### [OBJECTIVE]
Start at the line containing "handle, handle_tools = make_handle(parts, tools, black)" and stop at the line containing "for node in"; copy those lines exactly, both ends included, and no others.

### [COLLECTED DATA]
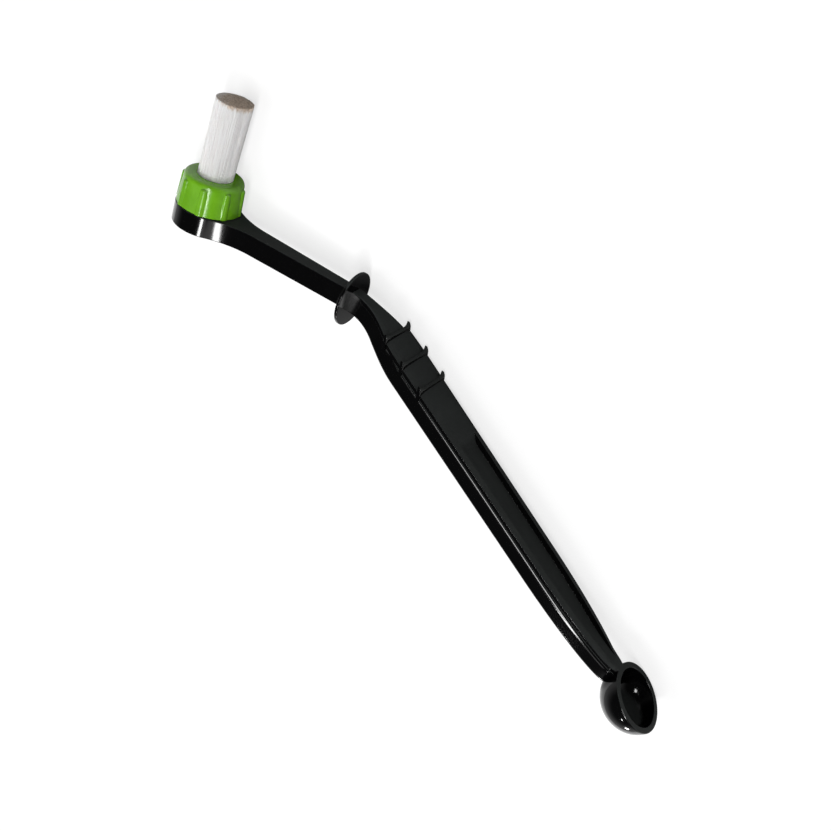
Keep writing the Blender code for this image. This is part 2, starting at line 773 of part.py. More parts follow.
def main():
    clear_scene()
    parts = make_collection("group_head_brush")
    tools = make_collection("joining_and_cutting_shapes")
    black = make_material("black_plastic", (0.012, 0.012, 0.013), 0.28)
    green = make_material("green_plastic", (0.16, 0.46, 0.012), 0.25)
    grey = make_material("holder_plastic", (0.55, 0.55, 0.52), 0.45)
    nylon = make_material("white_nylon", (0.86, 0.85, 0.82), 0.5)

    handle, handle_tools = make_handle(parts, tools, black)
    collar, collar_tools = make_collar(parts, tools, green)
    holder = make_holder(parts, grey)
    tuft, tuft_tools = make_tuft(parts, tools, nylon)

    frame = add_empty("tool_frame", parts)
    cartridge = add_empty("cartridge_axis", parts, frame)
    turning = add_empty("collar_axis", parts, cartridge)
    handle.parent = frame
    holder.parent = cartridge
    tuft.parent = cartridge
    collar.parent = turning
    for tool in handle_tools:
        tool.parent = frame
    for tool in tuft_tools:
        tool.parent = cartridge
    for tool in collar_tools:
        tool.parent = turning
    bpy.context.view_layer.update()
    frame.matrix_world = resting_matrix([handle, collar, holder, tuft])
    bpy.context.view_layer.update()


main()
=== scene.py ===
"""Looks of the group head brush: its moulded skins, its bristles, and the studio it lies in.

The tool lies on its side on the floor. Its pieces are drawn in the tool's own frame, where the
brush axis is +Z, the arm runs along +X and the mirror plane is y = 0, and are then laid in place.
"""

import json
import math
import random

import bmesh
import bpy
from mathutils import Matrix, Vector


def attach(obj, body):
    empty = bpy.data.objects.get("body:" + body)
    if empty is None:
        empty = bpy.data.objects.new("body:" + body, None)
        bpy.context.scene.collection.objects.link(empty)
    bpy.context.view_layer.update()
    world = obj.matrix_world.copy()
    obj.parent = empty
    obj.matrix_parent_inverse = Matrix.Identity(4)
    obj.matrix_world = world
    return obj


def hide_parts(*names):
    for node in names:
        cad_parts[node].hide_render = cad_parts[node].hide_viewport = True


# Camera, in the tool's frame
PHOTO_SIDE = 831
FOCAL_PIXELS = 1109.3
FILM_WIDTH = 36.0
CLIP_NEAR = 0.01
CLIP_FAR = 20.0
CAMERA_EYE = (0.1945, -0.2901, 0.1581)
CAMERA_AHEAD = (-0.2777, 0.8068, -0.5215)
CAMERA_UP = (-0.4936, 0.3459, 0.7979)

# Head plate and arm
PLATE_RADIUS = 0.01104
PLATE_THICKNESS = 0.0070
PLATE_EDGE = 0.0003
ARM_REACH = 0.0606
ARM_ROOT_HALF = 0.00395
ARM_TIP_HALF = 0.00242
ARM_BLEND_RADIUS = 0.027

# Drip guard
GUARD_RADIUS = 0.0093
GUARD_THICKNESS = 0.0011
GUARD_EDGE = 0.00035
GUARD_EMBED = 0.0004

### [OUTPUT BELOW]
    handle, handle_tools = make_handle(parts, tools, black)
    collar, collar_tools = make_collar(parts, tools, green)
    holder = make_holder(parts, grey)
    tuft, tuft_tools = make_tuft(parts, tools, nylon)

    frame = add_empty("tool_frame", parts)
    cartridge = add_empty("cartridge_axis", parts, frame)
    turning = add_empty("collar_axis", parts, cartridge)
    handle.parent = frame
    holder.parent = cartridge
    tuft.parent = cartridge
    collar.parent = turning
    for tool in handle_tools:
        tool.parent = frame
    for tool in tuft_tools:
        tool.parent = cartridge
    for tool in collar_tools:
        tool.parent = turning
    bpy.context.view_layer.update()
    frame.matrix_world = resting_matrix([handle, collar, holder, tuft])
    bpy.context.view_layer.update()


main()
=== scene.py ===
"""Looks of the group head brush: its moulded skins, its bristles, and the studio it lies in.

The tool lies on its side on the floor. Its pieces are drawn in the tool's own frame, where the
brush axis is +Z, the arm runs along +X and the mirror plane is y = 0, and are then laid in place.
"""

import json
import math
import random

import bmesh
import bpy
from mathutils import Matrix, Vector


def attach(obj, body):
    empty = bpy.data.objects.get("body:" + body)
    if empty is None:
        empty = bpy.data.objects.new("body:" + body, None)
        bpy.context.scene.collection.objects.link(empty)
    bpy.context.view_layer.update()
    world = obj.matrix_world.copy()
    obj.parent = empty
    obj.matrix_parent_inverse = Matrix.Identity(4)
    obj.matrix_world = world
    return obj


def hide_parts(*names):
    for node in names:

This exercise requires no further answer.